I’ve never smoked a cigarette in my life. Not a single puff. I think they’re gross. Trust me when I say that I have plenty of addictions and things I need to give up in my life. They’ve just never taken the form of nicotine products.
Vance, on the other hand, struggled with this addiction for almost 30 years. He started smoking to help him stay awake in submariners’ school. After that, the habit was formed and he was never quite able to shake it, despite trying many, many times.
In our relationship, smoking was often a point of contention. He’d promise me he was done but he never quite could give them up for good.
I hated those cigarettes. So much.
On an official death certificate, there’s a box that asks if this is a tobacco related death. The box on my husband’s is checked “yes.” All those years of smoking Marlboro Lights contributed to his heart attack.
I really, really hate those cigarettes.
When he died, I immediately collected them from around the house and gave them away. I didn’t want them in my house. Ever.
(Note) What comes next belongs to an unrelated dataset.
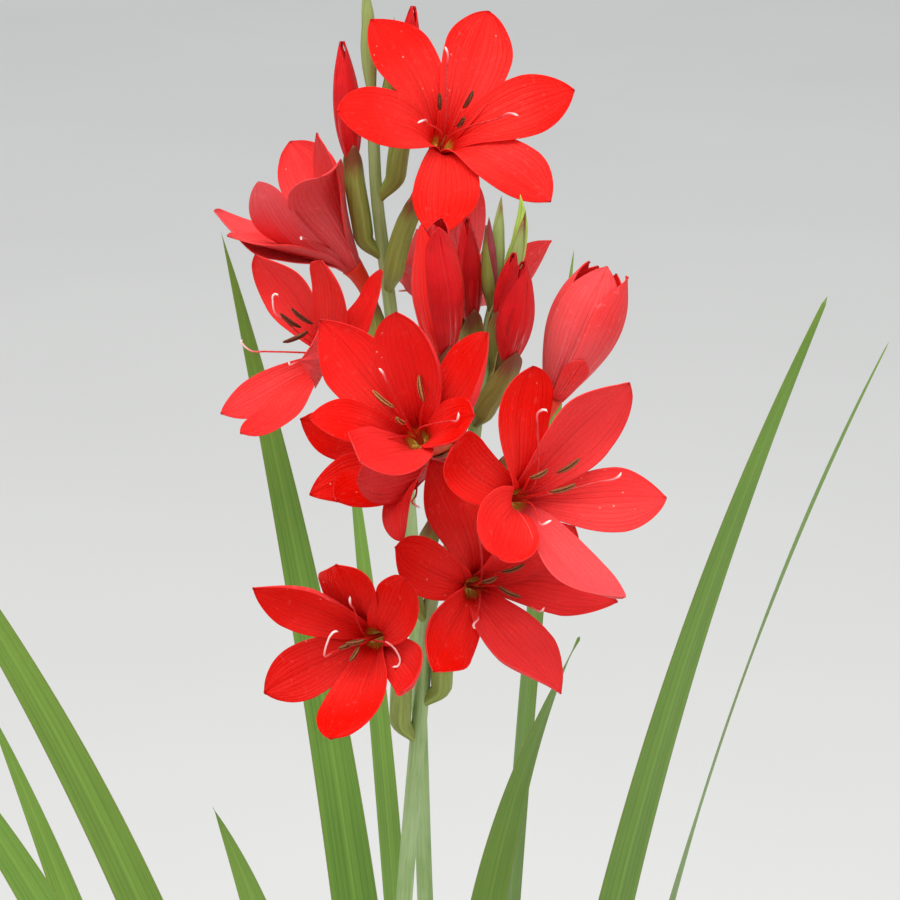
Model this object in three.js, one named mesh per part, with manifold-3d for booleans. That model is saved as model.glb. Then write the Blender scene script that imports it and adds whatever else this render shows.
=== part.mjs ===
// Crimson flag lily in a clay pot: two flower spikes and their sword leaves.
// Millimetres, +Z up. The pot stands on Z = 0 around the Z axis and the flowers face -Y.
// Pieces that touch on the real plant keep a gap of 0.3 mm here.
import * as THREE from "three";
import Module from "manifold-3d";

const wasm = await Module();
wasm.setup();

// Pot and soil
const POT_HEIGHT = 180;
const POT_BASE_RADIUS = 66;
const POT_BODY_TOP_RADIUS = 88;
const POT_RIM_RADIUS = 97;
const POT_RIM_HEIGHT = 42;
const POT_WALL = 9;
const POT_FLOOR = 11;
const POT_SIDES = 22;
const SOIL_TOP = 150;
const GAP = 0.3;

// Flower
const TEPAL_LENGTH = 33;
const TEPAL_WIDTH = 15;
const TEPAL_THICKNESS = 0.8;
const TEPAL_CUP = 0.25;
const TEPAL_FOOT = 2.2;
const TEPAL_ROOT = 2;
const TEPAL_START_ANGLE = 15;
const TUBE_RADIUS = 1.2;
const THROAT_RADIUS = 3.4;
const FLARE_LENGTH = 7;
const THREAD_LENGTH = 12.5;
const ANTHER_LENGTH = 5.5;
const ANTHER_RADIUS = 0.65;
const THREAD_RADIUS = 0.35;
const STYLE_LENGTH = 22;

// Spathe: the pair of bracts that sheathes the foot of a flower or a bud
const SPATHE_LENGTH = 20;
const SPATHE_WALL = 0.7;
const SPATHE_POINT = 4;

// Stems and leaves
const STEM_RADIUS = 2;
const STEM_TIP_RADIUS = 0.9;
const LEAF_THICKNESS = 1.2;
const LEAF_FOOT_WIDTH = 0.55;

// Colours
const TEPAL_RED = 0xd3160f;
const BUD_RED = 0xa80f1c;
const STEM_GREEN = 0x8fae78;
const SPATHE_GREEN = 0x8a9152;
const LEAF_GREEN = 0x5c8a33;
const CLAY = 0xb5653f;
const SOIL_BROWN = 0x3a2a1e;

// Centre lines of the two stems, from the soil up
const FRONT_STEM = [
  [-12, -14, 150.3], [-14, -9, 260], [-12, -3, 360], [-6, 0, 440], [0, 0, 515], [2, 0, 536],
  [8, 0, 554], [11.5, 0, 577], [13.8, 0, 595], [15.4, 0.5, 606],
];
const BACK_STEM = [
  [8, 26, 150.3], [6, 32, 260], [3, 37, 360], [0, 41, 440], [-2.7, 45, 527], [-3.6, 45, 542],
  [-6.8, 45, 583], [-8.7, 45, 600], [-10, 45, 612], [-10.8, 45, 637],
];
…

But a while back it snowed and my little guys wanted me to take them sledding. So I put on a pair of Vance’s coveralls and there in the pocket was an almost empty pack of Marlboros. I shoved them back in the pocket and held back my tears in front of the boys.
At our house, these were exclusively Vance’s. No one else smoked. So finding this pack, that was like finding a little piece of him. I didn’t give them away or throw them out. This little pack of cancer sticks, they were a connection to a life that’s gone now. And right now, I’m holding on to every bit of connection I can find.
Over a month later, the pack is still in my van. Just hanging out in the door, waiting for me to decide its fate.
I still hate these cigarettes.
But I can’t throw them out, not just yet.